L'industrie forestière du Québec est doublement pénalisée par les nouveaux tarifs américains sur le bois d'oeuvre, déplore le maire de Saint-Félicien, Gilles Potvin.

«Ça nous met vraiment dans une situation difficile et les dernières petites entreprises familiales qui demeuraient dans la course vont être pénalisées encore davantage, a-t-il souligné. Elles n'auront pas la capacité de supporter cette nouvelle pression-là.»

Ces tarifs s'ajouteront aux frais associés au régime forestier en vigueur au Québec depuis 2013, a expliqué M. Potvin, qui est également porte-parole du comité de la forêt pour l'Union des municipalités du Québec (UMQ).

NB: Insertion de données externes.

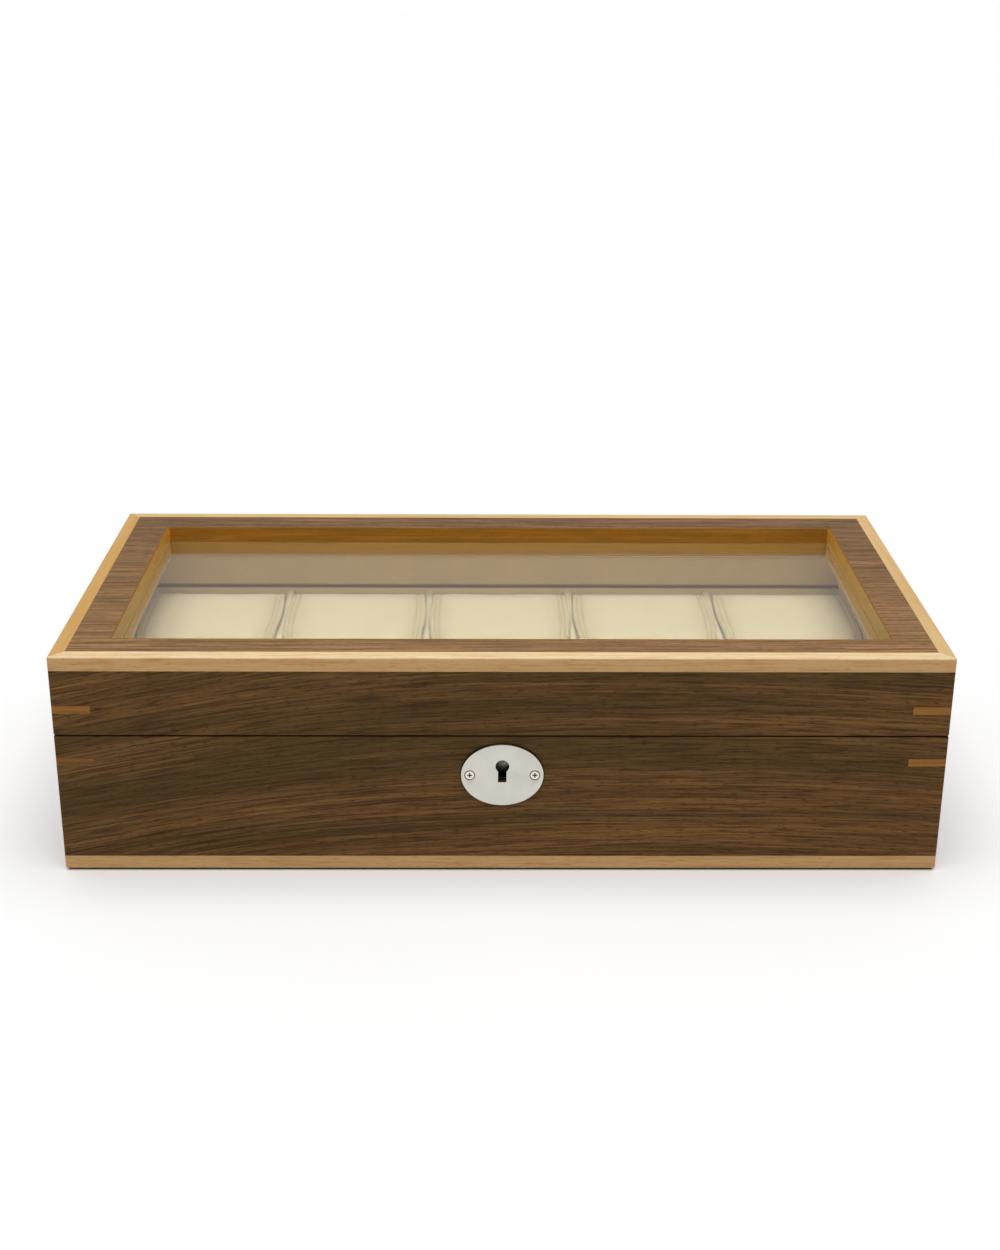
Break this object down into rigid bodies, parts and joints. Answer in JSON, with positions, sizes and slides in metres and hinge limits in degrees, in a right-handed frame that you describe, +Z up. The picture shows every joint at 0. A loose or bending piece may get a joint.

En vertu de ce régime, 25 % de l'approvisionnement en bois est mis aux enchères.

L'UMQ dénonce vigoureusement la décision du département américain du Commerce et exige un coup de pouce du gouvernement fédéral le plus rapidement possible sous la forme de garanties de prêts pour les entreprises touchées.

«En cette belle année du 150e (de la Confédération) où on fête ce beau grand pays-là qui est venu au monde par la forêt, entre autres, - c'est l'industrie forestière qui a été un vecteur de développement du Canada - est-ce qu'on ne pourrait pas avoir un peu de considération de la part de notre premier ministre?», a-t-il demandé.

Des représentants du comité de la forêt de l'UMQ s'étaient déplacés à Ottawa en février pour sensibiliser les parlementaires, mais M. Potvin dit avoir senti «beaucoup d'indifférence» de la part des députés libéraux.

L'UMQ juge que l'impact financier de la décision américaine pourrait dépasser les 200 millions. Gilles Potvin craint un ralentissement économique dans les régions ressources. Plus de 220 municipalités québécoises vivent du secteur forestier.

Le Conseil de l'industrie forestière du Québec évalue qu'un tarif de 20 % coûterait entre 200 et 250 millions aux entreprises de la province.

Le Conseil du patronat du Québec demande au gouvernement fédéral de «passer à la vitesse supérieure» et de compléter le programme d'aide annoncé par le gouvernement québécois mardi après-midi.